No deja de ser significativo que Noctámbulo haya sido editado por Los años luz, un sello discográfico independiente más relacionado con el pop. Si bien han insistido en un concepto que funcionó muy bien en vivo, el Club Atlético Litoral, y han publicado discos de Los Hermanos Núñez, de Ramón Ayala, de Cecilia Pahl y otros, Los años luz pone un foco porteño y llega a otros públicos, tal vez lejanos o refractarios a otras formas del chamamé. “A Lucas lo conocí hace ya tres años en el marco de un pre MICA hecho en Formosa –dice Javier Tenembaun, responsable de Los años luz–. Tocaba solo con su acordeón. Desarrolló una fórmula perfecta: técnica, un gusto exquisito, tradición y el espíritu popular de la música del Chaco. Para mí es como un Barbozita pero con un sonido chaqueño, algo muy refinado.
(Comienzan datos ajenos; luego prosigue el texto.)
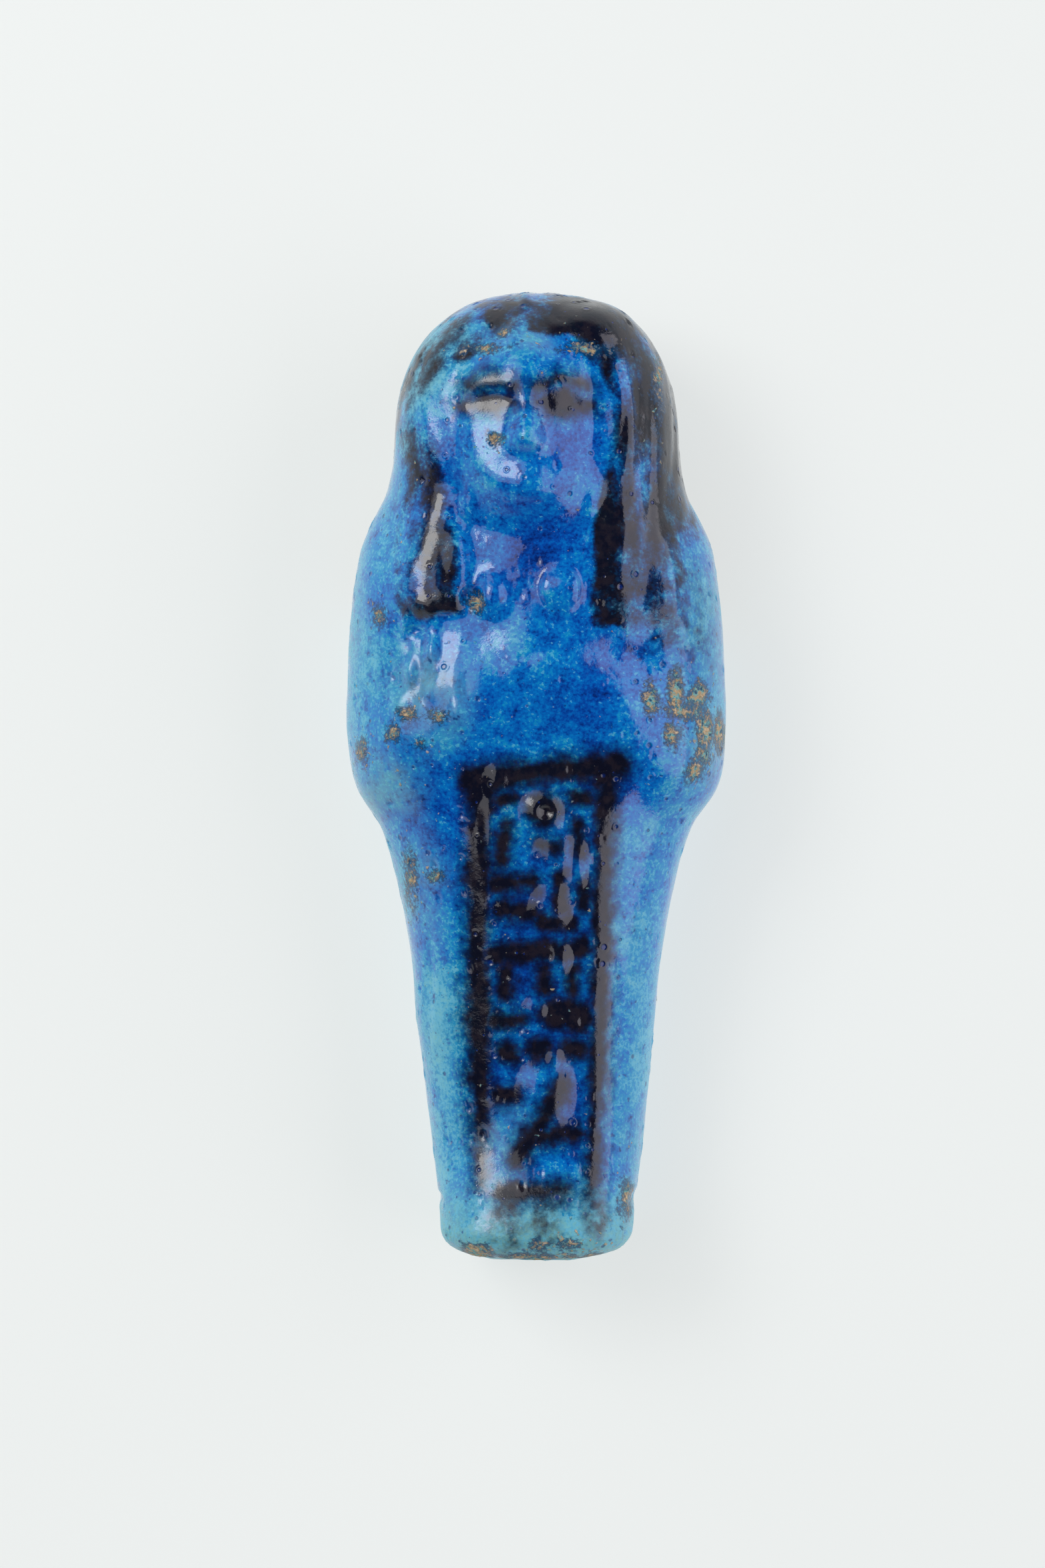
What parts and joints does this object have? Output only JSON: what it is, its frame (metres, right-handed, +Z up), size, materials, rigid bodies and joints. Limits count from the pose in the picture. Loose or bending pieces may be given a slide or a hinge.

En tiempos en que todo pasa por el filtro de la world music, que todo lo homologa de una manera horrible, los ritmos del Litoral son como una lengua viva. No fueron absorbidos por la industria como algunos ritmos del norte, como el huayno, o como la cumbia.”

Vive de dar clases de música en una escuela primaria pública de su pago. Va y viene con su acordeón por todo el país. Se pasa horas frente al pentagrama, escribiendo cada una de sus composiciones (“escribir en partitura no vuelve mejor tu música, pero a mí me sirve”). Siente que está en medio de encrucijadas que no son sencillas de resolver. “Por estos días la paciencia no es una virtud de la mayoría de los músicos. Todo tiene que ser ‘ya, ahora’. Se vive así. Todo tiene que ser mostrado, exhibido. Estamos encadenados a la opinión de todo el mundo. Es como una domesticación permanente e invisible. Influyen los medios, las redes sociales, la enseñanza pública.” Todos te dicen de qué forma uno le sirve al sistema en el que vivimos, subordinados a complacer a los otros y no a uno mismo. Los músicos también somos víctimas de esto. ¡Estamos perdidos..! Lucas Monzón sonríe levemente. No pierde esa sonrisa cuando dice, alta la mirada y firme la voz: “Sobrevivirá solo aquel que escuche su grito interior y sirva a la tierra, a su paisaje, a lo genuino”.

¿Cuál es tu grito interior?

–Aguantame un tiempito. Todavía no lo tengo claro. Pero está ahí, agazapado. Y lo voy a sacar. Ese grito es lo único que tengo para decir en la música.